Esperanto isn’t anywhere. It’s an artificial language. I played around with it a little once. It was supposed to end war and all sorts of things. Some people called it the language of the future.

“Time Bum” by C. M. Kornbluth, Fantastic January/February 1953.

Dominoes

by C. M. Kornbluth

Stock broker W.J. Born jumps two years into the future to find out when the big crash is coming.
A two-year forecast on the market was worth a billion!

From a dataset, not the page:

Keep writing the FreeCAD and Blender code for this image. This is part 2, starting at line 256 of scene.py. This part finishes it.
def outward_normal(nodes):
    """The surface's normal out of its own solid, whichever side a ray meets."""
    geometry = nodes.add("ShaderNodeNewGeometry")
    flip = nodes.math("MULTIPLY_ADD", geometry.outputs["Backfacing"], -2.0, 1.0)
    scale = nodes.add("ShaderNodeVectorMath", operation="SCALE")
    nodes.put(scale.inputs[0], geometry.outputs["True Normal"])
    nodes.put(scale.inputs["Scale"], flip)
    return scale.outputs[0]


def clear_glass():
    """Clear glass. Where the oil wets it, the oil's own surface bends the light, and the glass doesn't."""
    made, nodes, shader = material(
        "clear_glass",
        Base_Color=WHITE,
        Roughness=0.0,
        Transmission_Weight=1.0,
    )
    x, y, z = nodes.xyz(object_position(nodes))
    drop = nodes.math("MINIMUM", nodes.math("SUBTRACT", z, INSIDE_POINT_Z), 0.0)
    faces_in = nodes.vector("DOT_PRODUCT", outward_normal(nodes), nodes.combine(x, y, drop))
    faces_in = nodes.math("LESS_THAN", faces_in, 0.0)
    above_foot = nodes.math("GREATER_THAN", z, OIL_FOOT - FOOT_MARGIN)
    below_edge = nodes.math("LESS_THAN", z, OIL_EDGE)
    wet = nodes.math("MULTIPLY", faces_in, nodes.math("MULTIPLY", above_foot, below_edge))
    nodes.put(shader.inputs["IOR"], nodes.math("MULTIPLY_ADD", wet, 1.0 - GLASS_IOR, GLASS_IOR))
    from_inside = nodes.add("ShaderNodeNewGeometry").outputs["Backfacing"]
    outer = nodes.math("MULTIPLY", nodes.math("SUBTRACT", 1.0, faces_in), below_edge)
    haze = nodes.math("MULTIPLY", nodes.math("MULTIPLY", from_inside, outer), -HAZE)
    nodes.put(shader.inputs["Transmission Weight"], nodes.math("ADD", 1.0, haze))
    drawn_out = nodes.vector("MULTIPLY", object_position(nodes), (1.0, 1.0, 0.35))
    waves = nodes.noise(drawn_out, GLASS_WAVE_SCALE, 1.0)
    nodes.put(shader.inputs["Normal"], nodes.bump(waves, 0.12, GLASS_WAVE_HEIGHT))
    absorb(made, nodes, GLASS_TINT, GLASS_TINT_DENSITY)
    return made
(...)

“Dominoes” by C. M. Kornbluth, in Star Science Fiction Stories, February 1953.

Two Dooms

by C. M. Kornbluth

Young Dr. Edward Royland, a physicist at Los Alamos in 1945, travels via a Hopi God Food to the early 22nd century to see what a world ruled by the Axis powers will be like—and quite possibly setting off a seemingly endless sequence of alternate WWII stories such as The Man in the High Castle, most of which, sadly, do not include time travel.

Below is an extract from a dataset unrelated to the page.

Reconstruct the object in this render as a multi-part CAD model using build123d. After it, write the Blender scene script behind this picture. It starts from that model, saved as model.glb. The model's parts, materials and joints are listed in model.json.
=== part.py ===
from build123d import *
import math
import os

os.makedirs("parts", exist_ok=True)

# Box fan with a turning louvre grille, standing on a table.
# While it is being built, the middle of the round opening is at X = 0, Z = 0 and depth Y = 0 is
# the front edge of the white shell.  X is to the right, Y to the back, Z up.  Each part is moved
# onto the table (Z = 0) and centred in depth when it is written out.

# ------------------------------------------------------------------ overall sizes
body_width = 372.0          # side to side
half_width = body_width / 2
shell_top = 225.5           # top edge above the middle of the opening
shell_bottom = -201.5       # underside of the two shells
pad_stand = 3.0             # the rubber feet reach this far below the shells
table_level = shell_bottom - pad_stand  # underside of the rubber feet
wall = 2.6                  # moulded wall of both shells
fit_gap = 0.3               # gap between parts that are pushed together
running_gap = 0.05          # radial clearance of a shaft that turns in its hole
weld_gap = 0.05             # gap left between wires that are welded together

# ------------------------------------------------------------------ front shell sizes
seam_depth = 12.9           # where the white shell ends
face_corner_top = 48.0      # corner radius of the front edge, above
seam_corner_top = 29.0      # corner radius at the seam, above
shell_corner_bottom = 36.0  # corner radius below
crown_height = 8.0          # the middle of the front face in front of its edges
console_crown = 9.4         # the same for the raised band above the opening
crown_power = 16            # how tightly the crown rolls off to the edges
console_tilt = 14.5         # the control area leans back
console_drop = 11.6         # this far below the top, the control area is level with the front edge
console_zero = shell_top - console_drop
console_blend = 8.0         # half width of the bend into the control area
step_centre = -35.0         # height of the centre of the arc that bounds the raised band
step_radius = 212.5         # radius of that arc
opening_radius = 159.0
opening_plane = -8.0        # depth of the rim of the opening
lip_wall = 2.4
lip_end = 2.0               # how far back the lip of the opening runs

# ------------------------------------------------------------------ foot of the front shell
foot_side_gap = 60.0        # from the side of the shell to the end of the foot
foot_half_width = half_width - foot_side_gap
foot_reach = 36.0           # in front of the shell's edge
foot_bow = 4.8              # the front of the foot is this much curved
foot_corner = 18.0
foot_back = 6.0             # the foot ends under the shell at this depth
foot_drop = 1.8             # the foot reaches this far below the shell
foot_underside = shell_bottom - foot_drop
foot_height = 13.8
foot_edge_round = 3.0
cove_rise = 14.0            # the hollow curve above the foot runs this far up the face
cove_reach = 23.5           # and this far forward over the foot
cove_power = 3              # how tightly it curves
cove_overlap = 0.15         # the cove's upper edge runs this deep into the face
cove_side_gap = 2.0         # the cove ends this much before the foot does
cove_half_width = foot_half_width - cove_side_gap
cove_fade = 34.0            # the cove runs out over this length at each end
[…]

I liked Kornbluth’s description of the differential analyzer as well as the cadre of office girls solving differential equations by brute force of adding machines.

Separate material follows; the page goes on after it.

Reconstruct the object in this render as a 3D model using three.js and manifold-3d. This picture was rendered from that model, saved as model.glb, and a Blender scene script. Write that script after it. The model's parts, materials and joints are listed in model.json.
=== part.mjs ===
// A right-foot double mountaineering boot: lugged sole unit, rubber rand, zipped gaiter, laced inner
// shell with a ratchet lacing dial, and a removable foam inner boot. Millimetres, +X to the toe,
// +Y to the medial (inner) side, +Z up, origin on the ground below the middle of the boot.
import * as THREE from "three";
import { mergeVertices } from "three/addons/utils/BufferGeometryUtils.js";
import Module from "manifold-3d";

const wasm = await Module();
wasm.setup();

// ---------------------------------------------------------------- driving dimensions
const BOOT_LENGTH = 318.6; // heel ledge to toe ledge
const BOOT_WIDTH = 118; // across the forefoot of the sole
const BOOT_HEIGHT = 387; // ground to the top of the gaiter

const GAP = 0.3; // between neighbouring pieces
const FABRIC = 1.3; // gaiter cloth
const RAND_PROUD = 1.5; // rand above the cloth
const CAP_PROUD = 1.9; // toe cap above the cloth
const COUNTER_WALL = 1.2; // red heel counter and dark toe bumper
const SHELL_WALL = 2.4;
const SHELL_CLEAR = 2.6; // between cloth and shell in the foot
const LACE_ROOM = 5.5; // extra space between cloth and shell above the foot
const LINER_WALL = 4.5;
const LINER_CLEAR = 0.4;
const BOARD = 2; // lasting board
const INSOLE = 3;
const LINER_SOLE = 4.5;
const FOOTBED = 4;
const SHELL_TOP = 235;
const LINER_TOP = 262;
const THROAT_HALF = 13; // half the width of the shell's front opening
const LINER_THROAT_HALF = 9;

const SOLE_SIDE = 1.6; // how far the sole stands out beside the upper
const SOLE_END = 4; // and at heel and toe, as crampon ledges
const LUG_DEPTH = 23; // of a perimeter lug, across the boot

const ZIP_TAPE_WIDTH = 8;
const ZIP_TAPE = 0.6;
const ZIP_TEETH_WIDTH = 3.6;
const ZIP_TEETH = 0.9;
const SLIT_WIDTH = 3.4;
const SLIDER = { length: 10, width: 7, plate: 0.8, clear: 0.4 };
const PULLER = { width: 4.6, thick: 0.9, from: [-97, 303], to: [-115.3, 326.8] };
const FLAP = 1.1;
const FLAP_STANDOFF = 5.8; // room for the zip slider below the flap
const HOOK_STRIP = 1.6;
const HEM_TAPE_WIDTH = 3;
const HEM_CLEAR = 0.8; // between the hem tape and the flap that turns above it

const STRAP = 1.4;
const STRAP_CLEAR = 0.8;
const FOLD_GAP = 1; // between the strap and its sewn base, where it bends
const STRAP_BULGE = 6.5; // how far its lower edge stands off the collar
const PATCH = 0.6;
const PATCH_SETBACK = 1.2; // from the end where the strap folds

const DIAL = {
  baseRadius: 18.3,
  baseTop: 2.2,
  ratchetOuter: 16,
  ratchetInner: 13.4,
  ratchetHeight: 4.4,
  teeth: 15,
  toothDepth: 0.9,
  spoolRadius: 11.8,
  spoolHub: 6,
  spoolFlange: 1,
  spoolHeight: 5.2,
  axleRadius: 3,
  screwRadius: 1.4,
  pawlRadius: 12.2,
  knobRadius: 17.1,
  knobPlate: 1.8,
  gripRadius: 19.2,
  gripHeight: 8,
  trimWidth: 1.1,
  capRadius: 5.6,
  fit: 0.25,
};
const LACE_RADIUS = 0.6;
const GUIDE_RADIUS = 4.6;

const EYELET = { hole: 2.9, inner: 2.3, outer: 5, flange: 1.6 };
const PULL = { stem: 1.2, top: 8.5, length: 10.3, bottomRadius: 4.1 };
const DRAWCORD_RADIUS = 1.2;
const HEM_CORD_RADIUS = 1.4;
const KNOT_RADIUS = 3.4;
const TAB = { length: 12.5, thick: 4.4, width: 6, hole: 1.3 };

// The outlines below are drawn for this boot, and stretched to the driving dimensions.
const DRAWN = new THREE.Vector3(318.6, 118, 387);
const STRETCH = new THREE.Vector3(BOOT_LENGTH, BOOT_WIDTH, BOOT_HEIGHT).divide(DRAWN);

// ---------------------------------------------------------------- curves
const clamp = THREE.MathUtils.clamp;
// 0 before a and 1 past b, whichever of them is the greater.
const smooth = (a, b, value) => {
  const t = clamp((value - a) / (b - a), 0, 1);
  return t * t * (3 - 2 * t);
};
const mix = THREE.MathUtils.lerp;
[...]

Instead of a decent differential analyzer machine they had a human sea of office girls with Burroughs’ desk calculators; the girls screamed “Banzai!” and charged on differential equations and swamped them by sheer volume; they clicked them to death with their little adding machines. Royland thought hungrily of Conant’s huge, beautiful analog differentiator up at M.I.T.; it was probably tied up by whatever the mysterious “Radiation Laboratory” there was doing. Royland suspected that the “Radiation Laboratory” had as much to do with radiation as his own “Manhattan Engineer District” had to do with Manhattan engineering. And the world was supposed to be trembling on the edge these days of a New Dispensation of Computing that would obsolete even the M.I.T. machine—tubes, relays, and binary arithmetic at blinding speed instead of the suavely turning cams and the smoothly extruding rods and the elegant scribed curves of Conant’s masterpiece. He decided that he would like it even less than he liked the little office girls clacking away, pushing lank hair from their dewed brows with undistracted hands.

“Two Dooms” by C. M. Kornbluth, in Venture Science Fiction, July 1958.